State television also aired footage of a funeral service attended by hundreds in Qom, a Shiite seminary city just south of Tehran.

Iran’s theocracy cut off the nation from the internet and international telephone calls on Thursday, though it allowed some state-owned and semiofficial media to publish. Qatar’s state-funded Al Jazeera news network reported live from Iran, but they appeared to be the only major foreign outlet able to work.

Iran’s exiled Crown Prince Reza Pahlavi, who called for protests Thursday and Friday, asked in his latest message for demonstrators to take to the streets Saturday and Sunday. He urged protesters to carry Iran’s old lion-and-sun flag and other national symbols used during the time of the shah to “claim public spaces as your own.” Pahlavi’s support of and from Israel has drawn criticism in the past — particularly after the 12-day war. Demonstrators have shouted in support of the shah in some protests, but it isn’t clear whether that’s support for Pahlavi himself or a desire to return to a time before the 1979 Islamic Revolution.

Online video purported to show protests ongoing Saturday night as well.
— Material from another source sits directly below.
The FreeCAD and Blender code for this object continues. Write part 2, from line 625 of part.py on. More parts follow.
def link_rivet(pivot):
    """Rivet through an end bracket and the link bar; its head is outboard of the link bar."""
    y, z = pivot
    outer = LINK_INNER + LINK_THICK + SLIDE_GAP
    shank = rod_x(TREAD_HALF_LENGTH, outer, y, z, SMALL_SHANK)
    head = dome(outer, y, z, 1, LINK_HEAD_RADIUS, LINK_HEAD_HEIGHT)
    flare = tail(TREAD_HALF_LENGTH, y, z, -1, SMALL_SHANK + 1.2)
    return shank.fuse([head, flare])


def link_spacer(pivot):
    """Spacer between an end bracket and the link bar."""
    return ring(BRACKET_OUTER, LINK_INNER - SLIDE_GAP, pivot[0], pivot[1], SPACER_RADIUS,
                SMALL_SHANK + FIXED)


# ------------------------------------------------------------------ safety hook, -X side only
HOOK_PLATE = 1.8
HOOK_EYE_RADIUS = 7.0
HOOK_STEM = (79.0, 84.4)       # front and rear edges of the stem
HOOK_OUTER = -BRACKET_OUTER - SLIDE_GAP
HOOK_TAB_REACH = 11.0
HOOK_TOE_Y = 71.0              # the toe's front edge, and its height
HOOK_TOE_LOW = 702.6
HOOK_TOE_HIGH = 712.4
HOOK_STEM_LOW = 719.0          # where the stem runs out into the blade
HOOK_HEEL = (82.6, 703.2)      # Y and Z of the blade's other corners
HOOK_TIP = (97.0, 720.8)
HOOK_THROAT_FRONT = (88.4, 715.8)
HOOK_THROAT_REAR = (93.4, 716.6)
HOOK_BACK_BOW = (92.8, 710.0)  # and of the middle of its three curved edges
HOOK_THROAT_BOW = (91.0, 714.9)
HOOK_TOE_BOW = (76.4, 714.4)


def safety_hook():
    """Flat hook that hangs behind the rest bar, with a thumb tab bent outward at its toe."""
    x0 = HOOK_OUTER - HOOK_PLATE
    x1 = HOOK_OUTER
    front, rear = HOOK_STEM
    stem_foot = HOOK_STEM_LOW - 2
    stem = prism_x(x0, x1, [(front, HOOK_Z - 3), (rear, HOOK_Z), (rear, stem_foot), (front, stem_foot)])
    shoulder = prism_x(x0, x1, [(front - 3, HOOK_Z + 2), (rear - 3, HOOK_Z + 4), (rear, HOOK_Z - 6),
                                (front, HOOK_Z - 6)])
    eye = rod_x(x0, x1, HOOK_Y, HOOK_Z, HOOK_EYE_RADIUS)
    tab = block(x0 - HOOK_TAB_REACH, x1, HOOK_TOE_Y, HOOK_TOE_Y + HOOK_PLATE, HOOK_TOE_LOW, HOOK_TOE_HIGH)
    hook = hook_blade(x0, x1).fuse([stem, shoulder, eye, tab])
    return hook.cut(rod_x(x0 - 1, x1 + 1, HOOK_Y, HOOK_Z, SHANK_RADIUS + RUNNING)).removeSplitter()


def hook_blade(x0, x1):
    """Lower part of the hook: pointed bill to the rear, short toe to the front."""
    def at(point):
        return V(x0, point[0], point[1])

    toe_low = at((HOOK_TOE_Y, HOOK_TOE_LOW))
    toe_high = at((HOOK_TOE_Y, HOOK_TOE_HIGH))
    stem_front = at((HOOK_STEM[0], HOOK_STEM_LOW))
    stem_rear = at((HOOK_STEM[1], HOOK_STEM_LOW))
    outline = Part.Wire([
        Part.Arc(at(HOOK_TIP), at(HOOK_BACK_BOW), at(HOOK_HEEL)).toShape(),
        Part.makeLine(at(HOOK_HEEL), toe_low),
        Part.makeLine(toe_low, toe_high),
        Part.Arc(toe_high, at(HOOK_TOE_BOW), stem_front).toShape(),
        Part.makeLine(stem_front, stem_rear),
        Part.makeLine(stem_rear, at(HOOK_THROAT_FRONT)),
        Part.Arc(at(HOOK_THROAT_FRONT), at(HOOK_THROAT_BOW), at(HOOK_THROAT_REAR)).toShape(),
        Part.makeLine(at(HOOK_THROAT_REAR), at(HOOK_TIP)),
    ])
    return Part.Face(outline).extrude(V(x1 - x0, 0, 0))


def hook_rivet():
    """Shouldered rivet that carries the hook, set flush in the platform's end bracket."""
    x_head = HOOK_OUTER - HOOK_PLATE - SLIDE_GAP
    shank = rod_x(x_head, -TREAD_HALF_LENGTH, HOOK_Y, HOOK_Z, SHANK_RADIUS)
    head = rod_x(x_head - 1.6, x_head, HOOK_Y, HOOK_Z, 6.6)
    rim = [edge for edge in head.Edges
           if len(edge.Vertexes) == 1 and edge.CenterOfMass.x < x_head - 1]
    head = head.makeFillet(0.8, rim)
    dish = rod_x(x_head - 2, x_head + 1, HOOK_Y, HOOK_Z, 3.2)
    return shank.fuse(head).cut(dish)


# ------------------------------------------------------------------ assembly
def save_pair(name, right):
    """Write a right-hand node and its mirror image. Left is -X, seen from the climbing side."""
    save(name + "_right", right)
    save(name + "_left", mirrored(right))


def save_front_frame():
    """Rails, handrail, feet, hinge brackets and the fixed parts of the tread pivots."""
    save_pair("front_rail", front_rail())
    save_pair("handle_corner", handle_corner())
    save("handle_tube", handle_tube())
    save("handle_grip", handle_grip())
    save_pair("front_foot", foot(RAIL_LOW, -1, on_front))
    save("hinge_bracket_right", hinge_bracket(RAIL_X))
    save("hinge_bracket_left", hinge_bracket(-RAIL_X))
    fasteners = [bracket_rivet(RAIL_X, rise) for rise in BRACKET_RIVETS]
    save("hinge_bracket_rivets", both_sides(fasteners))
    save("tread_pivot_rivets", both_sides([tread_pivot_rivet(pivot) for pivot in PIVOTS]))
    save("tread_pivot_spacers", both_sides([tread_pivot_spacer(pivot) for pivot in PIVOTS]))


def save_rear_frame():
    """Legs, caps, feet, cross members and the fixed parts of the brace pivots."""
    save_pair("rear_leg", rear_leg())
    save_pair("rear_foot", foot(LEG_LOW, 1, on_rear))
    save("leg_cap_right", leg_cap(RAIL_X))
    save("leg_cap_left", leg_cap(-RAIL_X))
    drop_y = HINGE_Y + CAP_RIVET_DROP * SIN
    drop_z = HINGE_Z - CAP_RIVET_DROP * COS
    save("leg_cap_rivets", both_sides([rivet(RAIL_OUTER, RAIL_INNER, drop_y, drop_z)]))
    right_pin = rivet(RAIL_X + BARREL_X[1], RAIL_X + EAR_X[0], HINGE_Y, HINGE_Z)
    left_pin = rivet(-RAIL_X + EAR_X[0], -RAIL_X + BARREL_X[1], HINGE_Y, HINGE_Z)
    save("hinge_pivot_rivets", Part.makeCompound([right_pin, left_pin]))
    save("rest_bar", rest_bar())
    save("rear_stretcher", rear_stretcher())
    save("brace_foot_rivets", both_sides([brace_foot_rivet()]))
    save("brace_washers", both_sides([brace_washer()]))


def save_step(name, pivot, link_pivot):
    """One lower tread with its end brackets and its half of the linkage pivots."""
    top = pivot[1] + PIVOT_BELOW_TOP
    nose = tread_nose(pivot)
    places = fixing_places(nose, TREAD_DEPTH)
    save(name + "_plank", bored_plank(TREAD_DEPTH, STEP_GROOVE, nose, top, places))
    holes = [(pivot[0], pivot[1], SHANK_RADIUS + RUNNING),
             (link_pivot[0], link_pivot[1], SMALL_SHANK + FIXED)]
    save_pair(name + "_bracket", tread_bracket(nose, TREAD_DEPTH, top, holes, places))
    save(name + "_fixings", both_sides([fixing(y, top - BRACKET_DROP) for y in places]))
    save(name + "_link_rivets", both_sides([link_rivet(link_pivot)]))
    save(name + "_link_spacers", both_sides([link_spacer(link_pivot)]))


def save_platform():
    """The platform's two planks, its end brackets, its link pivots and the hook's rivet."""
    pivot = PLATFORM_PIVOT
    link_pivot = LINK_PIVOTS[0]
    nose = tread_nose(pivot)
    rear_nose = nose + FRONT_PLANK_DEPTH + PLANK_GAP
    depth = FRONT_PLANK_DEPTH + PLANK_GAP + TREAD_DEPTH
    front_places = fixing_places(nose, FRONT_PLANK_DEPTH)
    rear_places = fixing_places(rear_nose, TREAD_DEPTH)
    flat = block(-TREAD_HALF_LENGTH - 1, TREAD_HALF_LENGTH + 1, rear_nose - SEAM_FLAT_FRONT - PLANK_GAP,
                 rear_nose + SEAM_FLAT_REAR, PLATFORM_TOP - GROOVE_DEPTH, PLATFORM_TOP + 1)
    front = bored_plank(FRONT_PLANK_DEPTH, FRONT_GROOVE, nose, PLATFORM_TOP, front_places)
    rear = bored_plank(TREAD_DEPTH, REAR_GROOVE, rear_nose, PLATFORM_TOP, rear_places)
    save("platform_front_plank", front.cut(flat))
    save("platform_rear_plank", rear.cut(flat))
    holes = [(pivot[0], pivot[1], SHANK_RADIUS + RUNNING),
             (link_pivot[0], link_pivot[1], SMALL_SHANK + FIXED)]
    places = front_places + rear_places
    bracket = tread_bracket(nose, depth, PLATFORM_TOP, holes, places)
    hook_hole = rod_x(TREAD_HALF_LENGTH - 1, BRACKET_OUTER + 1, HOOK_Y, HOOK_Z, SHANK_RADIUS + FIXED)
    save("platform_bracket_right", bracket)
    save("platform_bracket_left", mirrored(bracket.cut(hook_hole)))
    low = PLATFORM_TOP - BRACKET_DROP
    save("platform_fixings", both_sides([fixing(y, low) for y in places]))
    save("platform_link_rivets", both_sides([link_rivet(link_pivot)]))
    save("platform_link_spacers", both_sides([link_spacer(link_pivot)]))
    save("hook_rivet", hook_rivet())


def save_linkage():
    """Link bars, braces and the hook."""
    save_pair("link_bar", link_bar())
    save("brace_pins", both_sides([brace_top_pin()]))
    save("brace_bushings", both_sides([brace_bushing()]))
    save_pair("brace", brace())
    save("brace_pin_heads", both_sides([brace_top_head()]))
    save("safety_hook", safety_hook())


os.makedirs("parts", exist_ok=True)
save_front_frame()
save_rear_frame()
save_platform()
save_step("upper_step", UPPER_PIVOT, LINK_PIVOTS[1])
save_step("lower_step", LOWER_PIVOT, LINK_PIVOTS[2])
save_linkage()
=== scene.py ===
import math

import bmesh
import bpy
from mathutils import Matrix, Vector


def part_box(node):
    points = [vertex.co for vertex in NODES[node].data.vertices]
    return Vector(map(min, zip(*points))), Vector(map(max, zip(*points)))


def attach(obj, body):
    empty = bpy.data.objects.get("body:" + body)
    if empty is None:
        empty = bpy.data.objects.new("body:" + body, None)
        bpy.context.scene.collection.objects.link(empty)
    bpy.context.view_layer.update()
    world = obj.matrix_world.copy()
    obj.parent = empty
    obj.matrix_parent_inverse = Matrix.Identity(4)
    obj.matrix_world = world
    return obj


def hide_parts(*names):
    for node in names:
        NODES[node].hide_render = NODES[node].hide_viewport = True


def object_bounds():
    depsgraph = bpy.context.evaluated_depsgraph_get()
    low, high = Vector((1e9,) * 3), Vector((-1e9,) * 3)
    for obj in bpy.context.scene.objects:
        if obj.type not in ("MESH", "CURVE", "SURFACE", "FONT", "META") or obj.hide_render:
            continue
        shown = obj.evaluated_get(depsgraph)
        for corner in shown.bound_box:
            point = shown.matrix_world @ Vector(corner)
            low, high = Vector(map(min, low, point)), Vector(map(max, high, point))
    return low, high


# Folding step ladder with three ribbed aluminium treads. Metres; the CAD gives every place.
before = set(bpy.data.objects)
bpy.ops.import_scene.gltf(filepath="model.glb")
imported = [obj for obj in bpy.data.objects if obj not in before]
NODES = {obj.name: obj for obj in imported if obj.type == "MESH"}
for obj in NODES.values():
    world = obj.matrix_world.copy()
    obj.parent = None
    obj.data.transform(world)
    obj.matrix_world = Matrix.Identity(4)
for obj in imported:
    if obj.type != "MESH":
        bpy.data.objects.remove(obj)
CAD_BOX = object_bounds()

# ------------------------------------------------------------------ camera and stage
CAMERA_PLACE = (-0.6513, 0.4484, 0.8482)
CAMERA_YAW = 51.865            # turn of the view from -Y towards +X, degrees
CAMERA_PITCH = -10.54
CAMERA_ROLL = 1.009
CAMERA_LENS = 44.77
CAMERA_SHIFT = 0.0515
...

The demonstrations began Dec 28 over the collapse of the Iranian rial currency, which trades at over 1.4 million to $1, as the country’s economy is squeezed by international sanctions in part levied over its nuclear programme. The protests intensified and grew into calls directly challenging Iran’s theocracy.

Airlines have cancelled some flights into Iran over the demonstrations. Austrian Airlines said on Saturday it had decided to suspend its flights to Iran “as a precautionary measure” through Monday. Turkish Airlines earlier announced the cancellation of 17 flights to three cities in Iran.

Meanwhile, concern is growing that the internet shutdown will allow Iran’s security forces to go on a bloody crackdown, as they have in other rounds of demonstrations. Ali Rahmani, the son of Nobel Peace Prize laureate Narges Mohammadi who is imprisoned in Iran, noted that security forces killed hundreds in a 2019 protest “so we can only fear the worst.”

“They are fighting, and losing their lives, against a dictatorial regime,” Mr. Rahmani said.